A scene from Madama Butterfly
Speaking of the conductor, this was the first time I had ever seen her in action, and I must say she really lived up to her outstanding reputation. Keri-Lynn Wilson, from Canada, was the first woman who had ever conducted in the Arena, in all 84 years they had been performing operas up to that time.

Another scene from Madama Butterfly
At the end there was an embarrassing moment when the singers were taking their bows. The usual ritual is that the leading soprano goes off to the side and welcomes the (male) conductor onto the stage. If it is a female conductor the leading tenor is supposed to do this, but women don’t conduct very often in Italy so the tenor didn’t remember to do it. After a bit of confusion the soprano Daniela Dessi went and fetched her, even though it wasn’t actually her responsibility.

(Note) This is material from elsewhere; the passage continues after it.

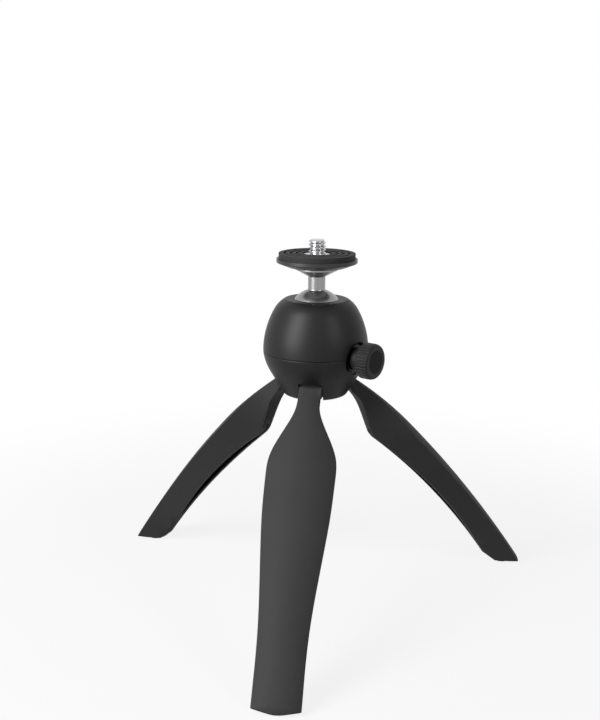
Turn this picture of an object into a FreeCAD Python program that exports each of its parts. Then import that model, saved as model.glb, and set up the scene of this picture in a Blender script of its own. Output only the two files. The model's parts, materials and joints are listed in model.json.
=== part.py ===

The Verona newspaper L’Arena
On the morning of the performance, the Verona newspaper L’Arena carried an interview with Keri-Lynn Wilson, from which I learned among other things that she is married to Peter Gelb, the General Manager of the New York Metropolitan Opera, and that she is “altissima, esilissima, blondissima” (the tallest, the slenderest, the blondest) and looks more like a fashion model than an orchestra conductor. “Più che un direttore d’orchestra, sembra una modella uscita de qualche sfilata, quando si appresta a raggiungere il podio sotto gli occhi di migliaia de spettatori.” (More than a conductor, she looks like a model coming out of some fashion show, when she is walking up to the podium before the eyes of thousands of spectators.)
To me she looked more like an orchestra conductor, but I was sitting fairly high up on the stone steps.
By the way, the newspaper’s website starts with an L (www.larena.it) to distinguish is from the Arena’s website (www.arena.it).
My photos in this post are from 2006. I revised the text in 2018 and 2019.